Para o oceanógrafo, os impactos ao ambiente podem ser evitados com algumas mudanças, como o uso de biocombustíveis, motores mais eficientes e energia solar ou eólica.

Enquanto a COP30 se aproxima, o professor afirma ser “fundamental que os efeitos poluentes do superiates e seus impactos ambientais ao ecossistema subaquático sejam debatidos, mas, principalmente, que políticas públicas para a conscientização dos proprietários e usuários dessas grandes embarcações sejam adotadas”.

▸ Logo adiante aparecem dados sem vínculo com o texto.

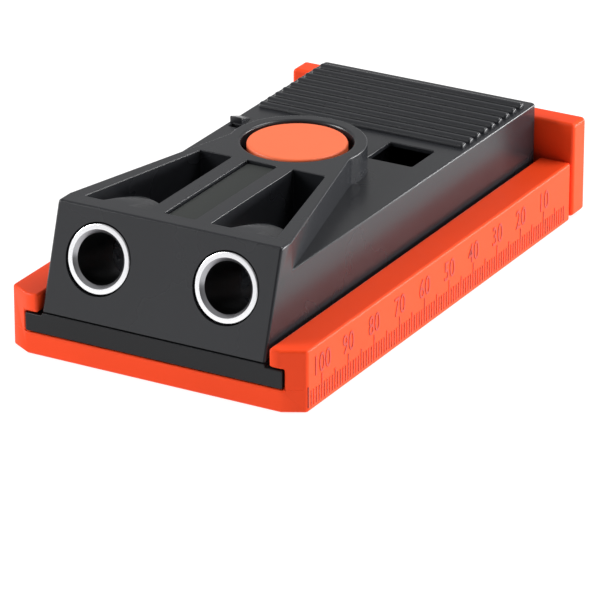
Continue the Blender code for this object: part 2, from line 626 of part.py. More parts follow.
def make_jig_shell():
    """The black moulded body with its tower, deck, windows, bores and button well."""
    rough_y = (FACE_FOOT_Y - OVERSHOOT, BODY_REAR_Y)
    shell = block("jig_shell", (-BODY_HALF, BODY_HALF), rough_y, (SHELL_BOTTOM, DECK_HEIGHT))
    make_tower(shell)
    low = SHELL_BOTTOM - OVERSHOOT
    high = TOWER_HEIGHT + OVERSHOOT
    front = FACE_FOOT_Y - 2 * OVERSHOOT
    front_waste = [(front, low), (face_y(low), low), (face_y(high), high), (front, high)]
    reach = BODY_HALF + OVERSHOOT
    cut(shell, prism("face_cut", front_waste, -reach, reach, axis="X"))
    make_coring(shell)
    for side, word in ((-1, "left"), (1, "right")):
        cut(shell, make_chip_window(side, word))
    for side, word in ((-1, "left"), (1, "right")):
        cut(shell, sleeve_bore(f"shell_bore_{word}", side))
    half = RECESS_WIDTH / 2
    recess_y = (forward(WINDOW_REAR) - WINDOW_LENGTH, forward(WINDOW_REAR))
    recess_z = (TOWER_HEIGHT - RECESS_DEPTH, high)
    cut(shell, block("top_recess", (-half, half), recess_y, recess_z))
    window_y = (forward(DECK_WINDOW_FROM_REAR + DECK_WINDOW_LENGTH), forward(DECK_WINDOW_FROM_REAR))
    half = DECK_WINDOW_WIDTH / 2
    window_x = (DECK_WINDOW_OFFSET - half, DECK_WINDOW_OFFSET + half)
    window_z = (DECK_HEIGHT - ROOF_THICK - OVERSHOOT, DECK_HEIGHT + OVERSHOOT)
    cut(shell, block("deck_window", window_x, window_y, window_z))
    well = [
        (0, SHELL_BOTTOM - OVERSHOOT), (CLIP_RADIUS + CLIP_POCKET_GAP, SHELL_BOTTOM - OVERSHOOT),
        (CLIP_RADIUS + CLIP_POCKET_GAP, GUIDE_SEAT), (GUIDE_RADIUS + FIT_GAP, GUIDE_SEAT),
        (GUIDE_RADIUS + FIT_GAP, WELL_FLOOR), (WELL_RADIUS, WELL_FLOOR), (WELL_RADIUS, high), (0, high),
    ]
    cut(shell, place(turned("button_well", well), 0, BUTTON_Y))
    make_ribs(shell)
    make_lug(shell)
    for x, y, word in plate_screw_places():
        radius = PLATE_SCREW[0] + FIT_GAP
        top = PLATE_TOP + PLATE_SCREW_GRIP + FIT_GAP
        hole = rod(f"shell_hole_{word}", radius, SHELL_BOTTOM - OVERSHOOT, top, SMALL_STEPS)
        cut(shell, place(hole, x, y))
    return finish_piece(shell, BLACK, 0.45)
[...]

Qual é o futuro dos superiates?

Bill Gates, um dos homens mais ricos do mundo, foi dono de um superiate “revolucionário” que pode dar uma pista sobre como será o futuro dessas embarcações de luxo. Em abril, o cofundador da Microsoft fechou a venda do seu superiate por R$ 3,8 bilhões a um ex-goleiro da NHL (principal liga de hóquei no gelo dos Estados Unidos e do Canadá).

O navio de 118 metros, batizado de “Breakthrough”, foi lançado como o primeiro superiate movido a hidrogênio do mundo e está equipado com comodidades dignas de um bilionário, incluindo dois quartos amplos, piscina com borda infinita privativa, heliporto, spa e academia. Além dos quartos luxuosos, há vários lounges ao ar livre, uma enorme escada em espiral e uma sala de observação na frente da embarcação.

O superiate ecológico funciona com energia “verde”, graças a dois tanques selados a vácuo de 28 toneladas que alimentam o navio com hidrogênio líquido. O “Breakthrough” pode cruzar o Oceano Atlântico a uma velocidade de 32 km/h, levando até 30 passageiros e 43 tripulantes.